Exactly what problems has Revelation solved? What kind of guidance has it provided that people hadn’t figured out long before God started corresponding with us? And how much harm has it done in trying to make our lives “easier”?
The modern Muslims who speak of reinterpreting scripture in the light of our modern values (why not just adopt the modern values and drop the unnecessary muddling factor of revelation?) speak of the limitations of the time and space in which God revealed His Word. They speak as if God was operating under constraints. They forget that God could have made things any way He wanted to, and then revealed something that would have stood the test of time without the need for all this complex reinterpretation. But He didn’t. I’m not willing to forgive such a lack of imagination in such a supposedly exalted being.

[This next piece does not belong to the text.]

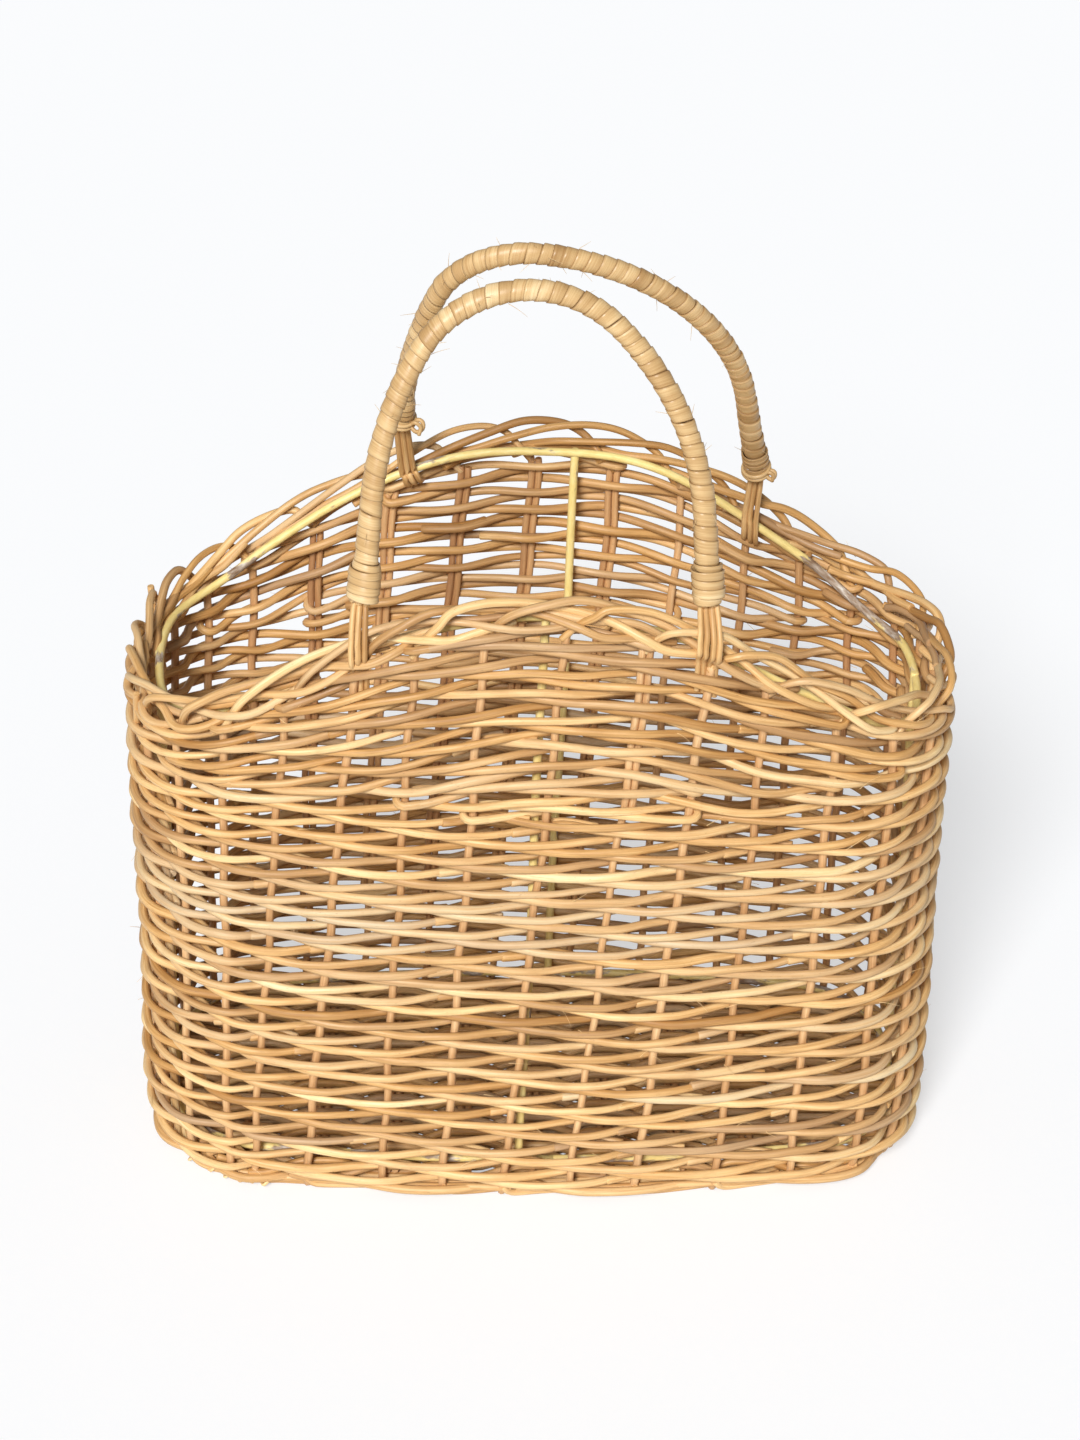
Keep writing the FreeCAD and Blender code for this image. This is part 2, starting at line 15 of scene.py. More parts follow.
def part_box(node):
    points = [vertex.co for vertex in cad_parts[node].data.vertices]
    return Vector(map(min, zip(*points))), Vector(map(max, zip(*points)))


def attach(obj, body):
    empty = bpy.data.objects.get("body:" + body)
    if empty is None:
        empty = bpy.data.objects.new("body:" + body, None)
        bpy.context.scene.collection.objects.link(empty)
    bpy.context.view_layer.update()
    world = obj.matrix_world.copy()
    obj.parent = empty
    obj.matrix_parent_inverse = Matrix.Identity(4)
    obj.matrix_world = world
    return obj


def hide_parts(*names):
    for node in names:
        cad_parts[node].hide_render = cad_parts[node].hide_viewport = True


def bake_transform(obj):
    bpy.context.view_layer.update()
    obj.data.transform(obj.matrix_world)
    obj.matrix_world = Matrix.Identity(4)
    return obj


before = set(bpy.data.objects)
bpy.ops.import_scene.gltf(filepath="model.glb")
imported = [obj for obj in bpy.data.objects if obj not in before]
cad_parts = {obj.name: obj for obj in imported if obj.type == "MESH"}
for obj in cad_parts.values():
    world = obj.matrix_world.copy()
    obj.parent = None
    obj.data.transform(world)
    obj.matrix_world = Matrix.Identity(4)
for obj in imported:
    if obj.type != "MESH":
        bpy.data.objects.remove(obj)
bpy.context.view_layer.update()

MM = 0.001
TAU = 2 * math.pi

# wall plan and rim, as in the part
HALF_LENGTH, HALF_DEPTH = 194.5, 94.5
SIDE_BOW, END_BOW, CORNER = 900.0, 200.0, 62.0
CROWN_HEIGHT, CROWN_RADIUS, SHOULDER_RADIUS = 340.0, 185.0, 93.0
RIM_SLOPE, RIM_REACH = math.radians(28.8), 195.0
BORDER_DEPTH = 16.0

# canes of the wall
STAKE_RADIUS, STRAND_RADIUS = 1.85, 2.05
LEVEL_ROWS, FIRST_ROW, FIRST_PITCH, PITCH_LOSS = 43, 6.5, 5.37, 0.0087
SAMPLES = 9  # points on a strand for each stake it passes
ACROSS_STAKE = (0.3, 1, 0)

# how far inside the wall's middle the foot and the wires lie
FOOT_INSET, WIRE_INSET = 7.0, 9.2
WIRE_RADIUS = 2.1


def smooth(value):
    """Smoothstep of a value clipped to 0..1."""
    value = np.clip(value, 0.0, 1.0)
    return value * value * (3 - 2 * value)


def unit(vectors):
    """Vectors scaled to length 1."""
    return vectors / np.maximum(np.linalg.norm(vectors, axis=-1, keepdims=True), 1e-9)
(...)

The Koran and the Hadith are also very flawed as sources of law, or even as guidance, for the simplest human society, much less our complex modern societal structures. They fall apart with the least scrutiny – the edifice is built on ignorance, superstition, bad history and worse science. And most of all, the picture that revelation paints of our divine creator is very unpleasant and sounds like a patriarchal Middle-Eastern fellow into raping and killing and much intolerance. This holds for the Bible and the Koran. There is too much unpleasant talk of hell and eternal damnation, and this ignorant, controlling, jealous, merciless, petty, insecure God condemns me to hell for a sin I never even intended to commit: my apostasy.
I never set out to stop believing. When it happened, it was as much a surprise to me as it was to my parents. And I can’t go back – I can’t make myself believe in what I’m convinced are human lies. It’s not a matter of my will – so why should I burn for it? But this is apparently the unforgivable sin. How can there be sin without volition? A God who is that unjust, I cannot believe in.
And a religion that is as nonsensical and ludicrous as Islam plainly is, I cannot believe in.